Dans un premier temps, le conseil de prud’hommes donne raison au salarié, estimant que le caractère sérieux du licenciement n’était pas démontré.

Il relève en outre que le salarié était agent de service remplaçant et qu'il effectuait des tâches au magasin ou chez des clients lorsqu'il ne faisait pas de tournées. 

Extrait de l’arrêt :

« Le 17 mars 2012, M. X... a fait l'objet d'une suspension administrative de son permis de conduire pour une durée de quatre mois dans l'attente de la décision des autorités judiciaires et il en immédiatement informé son employeur.
(…) En application de l'article L. 1232-1 du code du travail, tout licenciement pour motif personnel doit être justifié par une cause réelle et sérieuse ;
La cause doit être licite. Qu'elle est réelle si elle est établie, objective et exacte. Que le motif est sérieux s'il rend impossible la continuation du contrat de travail sans dommages pour l'entreprise.
Le motif du licenciement doit être à la fois réel et sérieux.
En l'espèce la lettre de licenciement fait état de l'incapacité pour le salarié d'exécuter les fonctions pour lesquels il a été engagé en raison de la suspension de son permis de conduire ;
L'employeur n'indique pas dans la lettre de licenciement que la suspension du permis de conduire constitue une gêne effective dans l'entreprise ;
L'employeur n'a manifestement recherché aucune solution de reclassement au sein des magasins de dépôts de Gradignan et de Bordeaux pour éviter le licenciement d'un salarié qui comptait sept ans d'ancienneté alors qu'il n'est pas contesté que M. X... était agent de service remplaçant et qu'il effectuait des tâches au magasin ou chez des clients lorsqu'il ne faisait pas de tournées ;
Au regard de ces éléments, le caractère sérieux du motif de licenciement n'est pas démontré ;
En conséquence, le conseil de prud'hommes juge que le licenciement est dépourvu de cause réelle et sérieuse ;

La Cour d’appel de Bordeaux, dans son arrêt du 4 décembre 2014, confirme le jugement du conseil de prud’hommes. 
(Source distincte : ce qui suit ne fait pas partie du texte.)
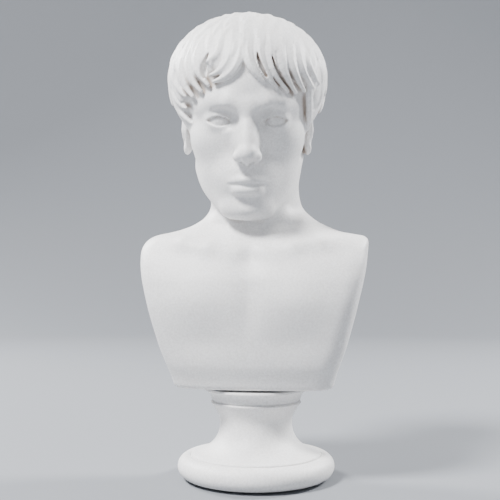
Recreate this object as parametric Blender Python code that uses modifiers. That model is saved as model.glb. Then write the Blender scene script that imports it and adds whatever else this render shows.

Enfin, la Cour de cassation confirme l’arrêt de la cour d’appel, rejetant de ce fait le pourvoi formé par l’employeur.

La Cour de cassation rappelle, que lorsque la suspension provisoire du permis de conduire du salarié n’empêche pas ce dernier de continuer à exercer les fonctions qui lui sont confiées, le licenciement est alors dépourvu de cause réelle et sérieuse. 

Extrait de l’arrêt :

Attendu qu'ayant estimé que la suspension provisoire de son permis de conduire n'empêchait pas le salarié de continuer à exercer les fonctions qui lui étaient confiées, la cour d'appel, sans encourir les griefs du moyen, a décidé, dans l'exercice des pouvoirs qu'elle tient de l'article L. 1235-1 du code du travail, que le licenciement était dépourvu de cause réelle et sérieuse ; que le moyen n'est pas fondé ;
PAR CES MOTIFS :
REJETTE le pourvoi ;

Cour de cassation du , pourvoi n°15-12533

Sous un format volontairement synthétique, nous profitons de l’affaire présente pour vous rappeler quelques notions concernant le licenciement dépourvu de cause réelle et sérieuse.

Pour quelles raisons ?

Les situations permettant de considérer que le licenciement est dépourvu de cause réelle et sérieuse sont notamment les suivantes : 

  • Lorsque le motif énoncé dans la lettre de licenciement n’est pas valable ;
  • Le motif du licenciement repose sur des faits dont l’existence reste douteuse pour les juges ;
  • Le motif du licenciement n’est pas suffisamment grave pour rompre le contrat de travail ;
  • L’absence de pouvoir du signataire de la lettre de licenciement ;
  • Le non-respect de certaines règles de fond (licenciement verbal, licenciement disciplinaire notifié plus d’un mois après l’entretien préalable, etc.) ;
  • La prise d’acte de rupture du contrat de travail aux torts de l’employeur (lorsque les griefs du salarié non protégé sont reconnus par les juges). 

Les conséquences 

Entreprises de moins de 11 salariés et/ou ancienneté du salarié inférieure à 2 ans. 

  • Pas de réintégration possible ;
  • Le salarié obtient le paiement d’une indemnité dont le montant est fixé souverainement par le juge ;
  • S’ajoutent les indemnités de licenciement. 

Dans tous les autres cas :

  • Le juge peut prononcer la réintégration du salarié dans l’entreprise ;
  • Si l’une ou l’autre des parties refuse la réintégration, le salarié obtient le paiement d’une indemnité, minimum 6 mois de salaires ;
  • L’indemnité ne se cumule pas avec l’indemnité prévue en cas d’irrégularité de procédure ;
  • S’ajoutent bien entendu les indemnités de licenciement ;
  • L’employeur peut être condamné à rembourser tout ou partie des allocations chômage versées au salarié depuis le licenciement jusqu’au jugement, dans la limite de 6 mois.